Data entries:
----------

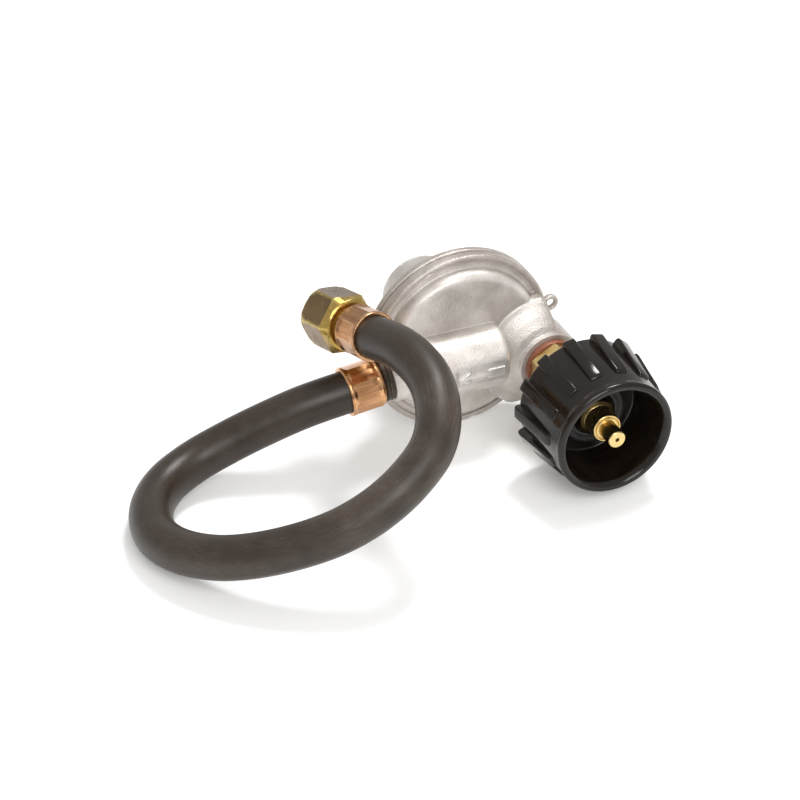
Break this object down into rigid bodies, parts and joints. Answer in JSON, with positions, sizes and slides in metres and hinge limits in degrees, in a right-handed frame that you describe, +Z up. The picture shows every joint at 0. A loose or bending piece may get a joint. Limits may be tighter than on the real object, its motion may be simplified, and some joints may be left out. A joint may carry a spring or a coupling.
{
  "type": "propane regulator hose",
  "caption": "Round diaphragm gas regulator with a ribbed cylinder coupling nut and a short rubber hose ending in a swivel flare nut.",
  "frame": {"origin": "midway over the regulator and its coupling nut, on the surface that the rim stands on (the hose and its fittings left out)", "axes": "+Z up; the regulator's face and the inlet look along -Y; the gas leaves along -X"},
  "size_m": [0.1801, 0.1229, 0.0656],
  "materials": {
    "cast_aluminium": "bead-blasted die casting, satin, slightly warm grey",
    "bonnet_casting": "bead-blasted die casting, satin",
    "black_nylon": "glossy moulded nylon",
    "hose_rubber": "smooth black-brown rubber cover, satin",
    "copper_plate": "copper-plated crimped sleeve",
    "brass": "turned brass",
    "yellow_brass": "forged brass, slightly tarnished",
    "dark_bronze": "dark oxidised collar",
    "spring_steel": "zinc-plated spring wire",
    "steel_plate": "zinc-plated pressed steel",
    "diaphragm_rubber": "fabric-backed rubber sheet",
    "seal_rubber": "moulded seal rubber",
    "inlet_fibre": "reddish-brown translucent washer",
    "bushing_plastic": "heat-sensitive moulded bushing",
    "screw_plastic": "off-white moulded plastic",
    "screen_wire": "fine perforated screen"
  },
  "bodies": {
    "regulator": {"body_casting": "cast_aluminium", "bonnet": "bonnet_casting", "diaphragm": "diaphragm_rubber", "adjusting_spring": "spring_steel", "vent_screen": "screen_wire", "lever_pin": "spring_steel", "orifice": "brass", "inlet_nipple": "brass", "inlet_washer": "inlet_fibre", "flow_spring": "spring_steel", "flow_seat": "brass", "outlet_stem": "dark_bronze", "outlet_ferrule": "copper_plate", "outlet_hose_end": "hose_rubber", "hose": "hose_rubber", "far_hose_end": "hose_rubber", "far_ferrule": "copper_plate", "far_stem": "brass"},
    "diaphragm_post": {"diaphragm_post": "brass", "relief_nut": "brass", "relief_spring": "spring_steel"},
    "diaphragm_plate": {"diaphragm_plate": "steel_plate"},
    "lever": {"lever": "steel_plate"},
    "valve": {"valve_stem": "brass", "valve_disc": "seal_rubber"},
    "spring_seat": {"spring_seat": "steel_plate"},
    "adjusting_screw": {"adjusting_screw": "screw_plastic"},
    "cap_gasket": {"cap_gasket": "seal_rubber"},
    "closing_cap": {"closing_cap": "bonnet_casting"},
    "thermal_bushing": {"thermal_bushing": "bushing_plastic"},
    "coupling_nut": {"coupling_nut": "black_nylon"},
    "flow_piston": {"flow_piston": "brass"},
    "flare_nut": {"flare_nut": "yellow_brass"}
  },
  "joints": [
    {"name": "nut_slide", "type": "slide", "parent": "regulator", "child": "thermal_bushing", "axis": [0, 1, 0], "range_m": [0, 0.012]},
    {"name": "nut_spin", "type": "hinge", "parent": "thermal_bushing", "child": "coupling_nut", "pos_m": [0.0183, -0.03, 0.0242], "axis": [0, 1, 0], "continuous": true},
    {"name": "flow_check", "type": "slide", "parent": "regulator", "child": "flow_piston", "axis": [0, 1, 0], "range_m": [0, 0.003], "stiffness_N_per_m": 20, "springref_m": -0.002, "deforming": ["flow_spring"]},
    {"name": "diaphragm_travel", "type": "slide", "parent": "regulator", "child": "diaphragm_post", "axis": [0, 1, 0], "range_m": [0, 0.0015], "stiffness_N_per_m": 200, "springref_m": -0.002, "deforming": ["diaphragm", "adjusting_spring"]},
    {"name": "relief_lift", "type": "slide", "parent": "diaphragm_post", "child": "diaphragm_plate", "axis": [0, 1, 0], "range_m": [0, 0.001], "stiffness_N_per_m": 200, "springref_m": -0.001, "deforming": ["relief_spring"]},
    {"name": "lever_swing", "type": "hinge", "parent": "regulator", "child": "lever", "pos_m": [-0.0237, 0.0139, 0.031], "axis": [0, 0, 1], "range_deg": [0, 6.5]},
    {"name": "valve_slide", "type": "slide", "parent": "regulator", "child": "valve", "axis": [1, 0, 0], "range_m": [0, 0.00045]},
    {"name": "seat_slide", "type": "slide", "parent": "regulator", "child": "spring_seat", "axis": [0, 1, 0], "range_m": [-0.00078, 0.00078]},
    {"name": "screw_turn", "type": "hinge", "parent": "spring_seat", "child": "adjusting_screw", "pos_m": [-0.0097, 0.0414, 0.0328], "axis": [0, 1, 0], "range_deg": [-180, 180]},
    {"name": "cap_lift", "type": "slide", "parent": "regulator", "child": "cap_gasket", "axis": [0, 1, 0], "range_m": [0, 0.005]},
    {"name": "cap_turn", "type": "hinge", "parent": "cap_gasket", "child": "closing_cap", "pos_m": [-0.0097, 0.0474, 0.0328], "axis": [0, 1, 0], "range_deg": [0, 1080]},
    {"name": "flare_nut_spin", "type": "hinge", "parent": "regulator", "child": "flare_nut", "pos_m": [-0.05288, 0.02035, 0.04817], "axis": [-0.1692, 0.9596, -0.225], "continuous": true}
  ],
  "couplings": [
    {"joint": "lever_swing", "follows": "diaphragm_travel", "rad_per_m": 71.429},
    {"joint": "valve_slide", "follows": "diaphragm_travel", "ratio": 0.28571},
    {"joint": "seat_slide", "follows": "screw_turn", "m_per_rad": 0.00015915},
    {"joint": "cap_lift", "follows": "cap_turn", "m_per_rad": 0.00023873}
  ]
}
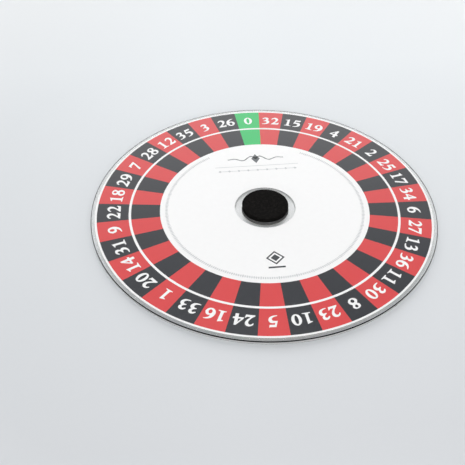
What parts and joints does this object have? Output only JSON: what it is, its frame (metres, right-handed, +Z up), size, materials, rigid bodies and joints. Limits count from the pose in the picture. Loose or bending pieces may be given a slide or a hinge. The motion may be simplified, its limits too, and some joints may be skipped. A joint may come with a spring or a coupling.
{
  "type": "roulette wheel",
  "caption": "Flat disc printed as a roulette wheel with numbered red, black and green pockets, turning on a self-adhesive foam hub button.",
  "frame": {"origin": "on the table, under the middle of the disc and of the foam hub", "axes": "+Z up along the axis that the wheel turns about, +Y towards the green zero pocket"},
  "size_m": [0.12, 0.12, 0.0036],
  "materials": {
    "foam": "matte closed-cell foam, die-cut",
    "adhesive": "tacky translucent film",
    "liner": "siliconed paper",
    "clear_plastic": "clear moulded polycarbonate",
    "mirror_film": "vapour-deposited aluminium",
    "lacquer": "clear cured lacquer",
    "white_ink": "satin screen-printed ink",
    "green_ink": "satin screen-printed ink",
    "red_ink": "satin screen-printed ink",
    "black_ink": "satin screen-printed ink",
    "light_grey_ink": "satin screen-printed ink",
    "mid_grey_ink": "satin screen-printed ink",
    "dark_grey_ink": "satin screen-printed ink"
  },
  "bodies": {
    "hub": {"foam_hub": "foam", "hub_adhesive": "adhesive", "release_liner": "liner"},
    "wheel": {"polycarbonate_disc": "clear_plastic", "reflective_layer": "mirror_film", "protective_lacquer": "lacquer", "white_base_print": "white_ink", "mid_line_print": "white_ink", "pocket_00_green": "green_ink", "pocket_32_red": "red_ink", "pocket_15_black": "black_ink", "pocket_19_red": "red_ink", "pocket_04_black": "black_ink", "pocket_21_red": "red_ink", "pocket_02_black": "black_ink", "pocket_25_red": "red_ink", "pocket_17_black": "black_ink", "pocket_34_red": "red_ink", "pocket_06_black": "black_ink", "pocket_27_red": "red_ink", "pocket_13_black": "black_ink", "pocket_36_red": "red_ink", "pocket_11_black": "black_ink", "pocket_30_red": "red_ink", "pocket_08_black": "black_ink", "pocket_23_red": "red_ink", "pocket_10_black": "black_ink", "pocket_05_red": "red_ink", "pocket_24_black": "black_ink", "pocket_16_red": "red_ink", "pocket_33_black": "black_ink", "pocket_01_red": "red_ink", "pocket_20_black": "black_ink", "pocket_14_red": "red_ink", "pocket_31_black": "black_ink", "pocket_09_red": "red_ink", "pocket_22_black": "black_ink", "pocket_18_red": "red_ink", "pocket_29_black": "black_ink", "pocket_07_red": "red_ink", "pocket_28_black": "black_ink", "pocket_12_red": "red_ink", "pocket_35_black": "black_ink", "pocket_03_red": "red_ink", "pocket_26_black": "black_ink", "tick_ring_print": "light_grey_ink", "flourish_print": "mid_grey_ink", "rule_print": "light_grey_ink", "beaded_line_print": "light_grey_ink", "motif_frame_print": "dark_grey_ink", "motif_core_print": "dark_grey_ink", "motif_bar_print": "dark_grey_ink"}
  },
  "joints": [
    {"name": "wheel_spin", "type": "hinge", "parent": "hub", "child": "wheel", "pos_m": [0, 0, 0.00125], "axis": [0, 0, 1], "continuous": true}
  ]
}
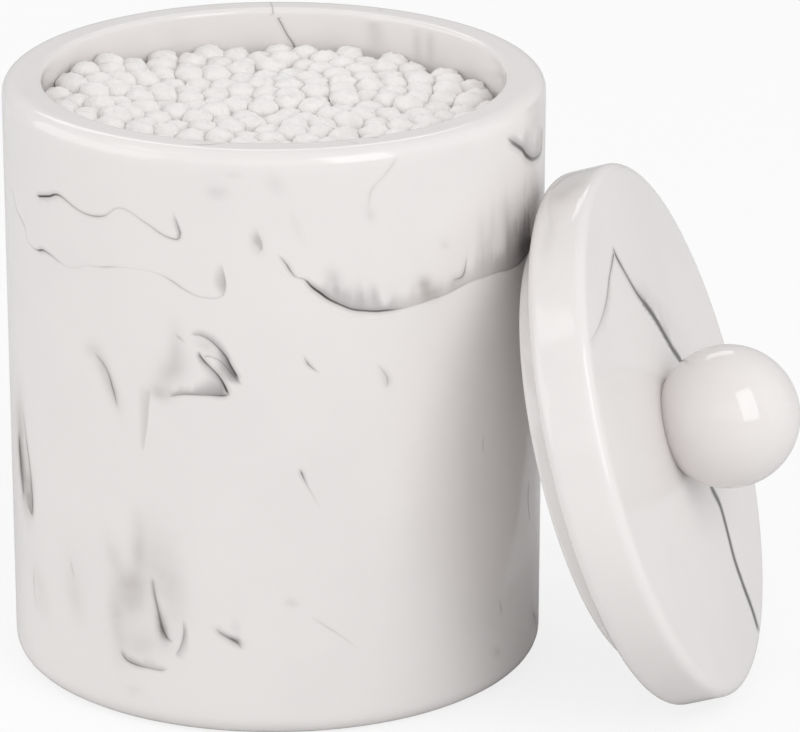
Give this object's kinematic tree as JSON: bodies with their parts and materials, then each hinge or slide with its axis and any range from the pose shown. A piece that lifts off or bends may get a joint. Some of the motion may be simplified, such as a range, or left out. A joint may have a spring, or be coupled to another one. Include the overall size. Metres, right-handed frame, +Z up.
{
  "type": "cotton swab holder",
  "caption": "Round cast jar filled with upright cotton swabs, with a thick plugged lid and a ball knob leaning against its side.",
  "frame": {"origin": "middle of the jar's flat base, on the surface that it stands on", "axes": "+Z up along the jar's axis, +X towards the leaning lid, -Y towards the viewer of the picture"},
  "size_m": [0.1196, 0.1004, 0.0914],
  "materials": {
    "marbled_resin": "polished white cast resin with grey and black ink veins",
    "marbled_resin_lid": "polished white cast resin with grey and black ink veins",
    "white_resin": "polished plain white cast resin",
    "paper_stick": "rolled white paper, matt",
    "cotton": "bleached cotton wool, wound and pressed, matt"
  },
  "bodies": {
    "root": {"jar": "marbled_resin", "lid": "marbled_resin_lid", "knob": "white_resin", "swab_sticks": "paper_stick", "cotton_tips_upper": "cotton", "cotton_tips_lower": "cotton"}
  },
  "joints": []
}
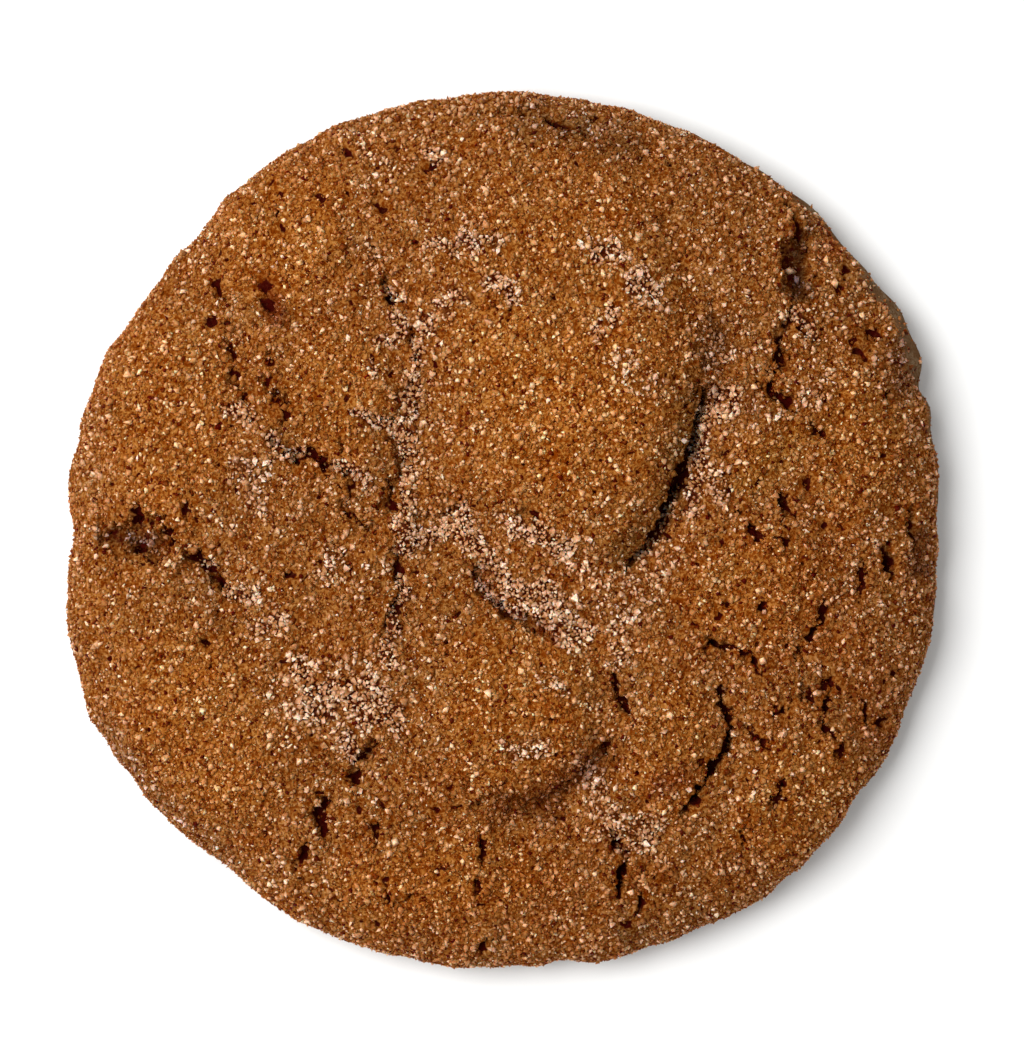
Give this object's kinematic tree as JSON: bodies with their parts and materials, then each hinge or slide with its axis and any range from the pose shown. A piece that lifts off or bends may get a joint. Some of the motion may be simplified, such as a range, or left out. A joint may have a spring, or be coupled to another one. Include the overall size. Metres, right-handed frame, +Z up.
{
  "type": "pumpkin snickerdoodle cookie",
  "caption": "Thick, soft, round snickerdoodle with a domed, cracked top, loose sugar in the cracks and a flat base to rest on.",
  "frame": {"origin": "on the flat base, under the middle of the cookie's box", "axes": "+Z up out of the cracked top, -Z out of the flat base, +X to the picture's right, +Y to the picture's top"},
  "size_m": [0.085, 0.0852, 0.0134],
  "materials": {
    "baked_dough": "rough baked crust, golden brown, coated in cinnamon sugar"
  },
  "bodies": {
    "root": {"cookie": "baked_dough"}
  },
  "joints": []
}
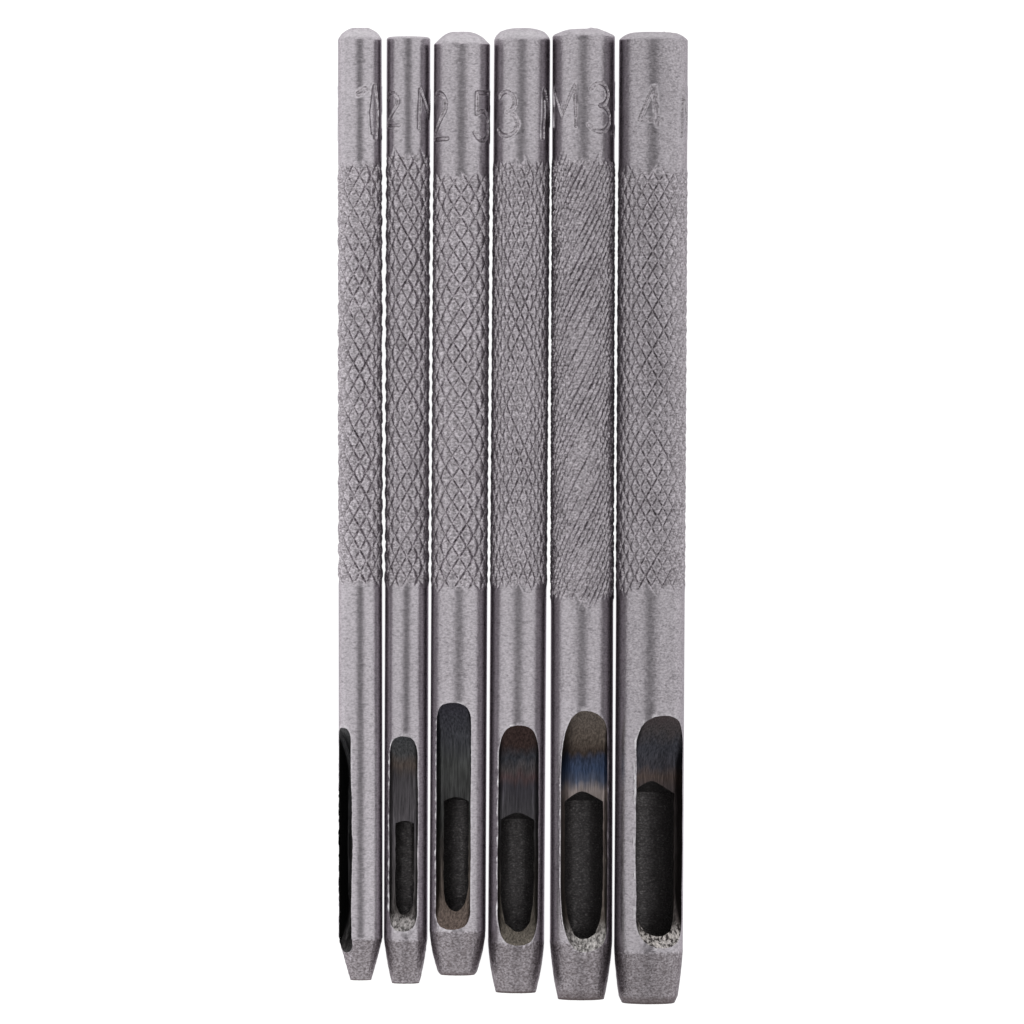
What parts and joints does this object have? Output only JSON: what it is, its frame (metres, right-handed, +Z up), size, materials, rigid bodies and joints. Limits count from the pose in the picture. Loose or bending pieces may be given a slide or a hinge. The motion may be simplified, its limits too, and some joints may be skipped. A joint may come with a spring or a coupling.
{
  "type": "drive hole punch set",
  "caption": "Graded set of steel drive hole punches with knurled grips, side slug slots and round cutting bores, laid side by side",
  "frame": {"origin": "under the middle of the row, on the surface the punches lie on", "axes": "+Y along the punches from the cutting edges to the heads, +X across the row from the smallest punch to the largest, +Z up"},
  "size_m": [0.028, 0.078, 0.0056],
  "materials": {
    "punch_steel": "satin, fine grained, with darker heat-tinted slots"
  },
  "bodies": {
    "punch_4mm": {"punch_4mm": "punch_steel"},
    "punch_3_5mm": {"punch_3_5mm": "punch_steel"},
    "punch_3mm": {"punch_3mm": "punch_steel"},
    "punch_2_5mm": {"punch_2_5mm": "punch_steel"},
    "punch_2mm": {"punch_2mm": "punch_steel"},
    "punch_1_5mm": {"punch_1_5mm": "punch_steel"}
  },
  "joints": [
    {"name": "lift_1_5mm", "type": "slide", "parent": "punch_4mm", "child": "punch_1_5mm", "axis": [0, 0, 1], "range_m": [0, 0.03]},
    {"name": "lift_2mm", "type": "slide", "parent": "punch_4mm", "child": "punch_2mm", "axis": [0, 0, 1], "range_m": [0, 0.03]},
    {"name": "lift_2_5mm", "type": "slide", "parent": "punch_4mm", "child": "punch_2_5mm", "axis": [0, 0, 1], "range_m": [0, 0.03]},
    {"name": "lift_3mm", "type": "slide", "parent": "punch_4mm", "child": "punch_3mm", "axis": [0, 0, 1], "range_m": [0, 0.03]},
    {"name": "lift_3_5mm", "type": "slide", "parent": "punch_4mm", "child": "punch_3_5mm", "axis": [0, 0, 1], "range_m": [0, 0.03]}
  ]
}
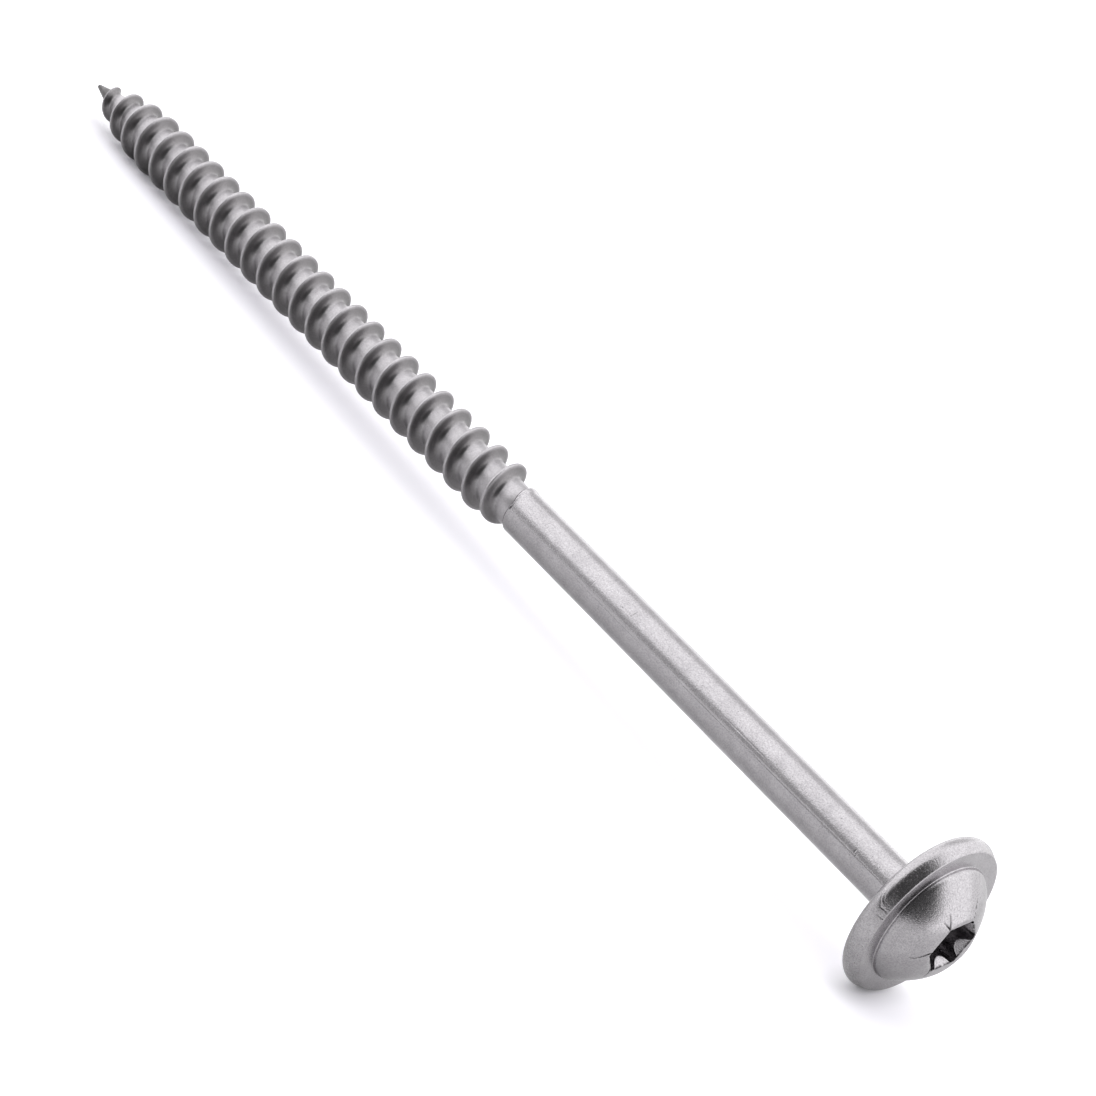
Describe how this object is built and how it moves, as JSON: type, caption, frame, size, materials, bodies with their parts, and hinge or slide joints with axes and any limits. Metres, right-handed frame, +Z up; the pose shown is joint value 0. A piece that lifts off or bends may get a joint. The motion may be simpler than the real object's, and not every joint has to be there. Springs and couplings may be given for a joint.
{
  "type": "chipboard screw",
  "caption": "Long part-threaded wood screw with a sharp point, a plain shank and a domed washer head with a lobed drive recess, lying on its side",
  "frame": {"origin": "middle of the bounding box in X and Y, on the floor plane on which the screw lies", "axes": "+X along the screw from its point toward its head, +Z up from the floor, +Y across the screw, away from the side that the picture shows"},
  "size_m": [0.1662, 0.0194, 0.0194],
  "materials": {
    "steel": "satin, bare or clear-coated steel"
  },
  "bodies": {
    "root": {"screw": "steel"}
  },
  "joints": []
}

----------

(What is required): Exactly as written, give again every line from the one containing "Describe how this" through the last line of the material above, and no other lines.

(Solution below):
Describe how this object is built and how it moves, as JSON: type, caption, frame, size, materials, bodies with their parts, and hinge or slide joints with axes and any limits. Metres, right-handed frame, +Z up; the pose shown is joint value 0. A piece that lifts off or bends may get a joint. The motion may be simpler than the real object's, and not every joint has to be there. Springs and couplings may be given for a joint.
{
  "type": "chipboard screw",
  "caption": "Long part-threaded wood screw with a sharp point, a plain shank and a domed washer head with a lobed drive recess, lying on its side",
  "frame": {"origin": "middle of the bounding box in X and Y, on the floor plane on which the screw lies", "axes": "+X along the screw from its point toward its head, +Z up from the floor, +Y across the screw, away from the side that the picture shows"},
  "size_m": [0.1662, 0.0194, 0.0194],
  "materials": {
    "steel": "satin, bare or clear-coated steel"
  },
  "bodies": {
    "root": {"screw": "steel"}
  },
  "joints": []
}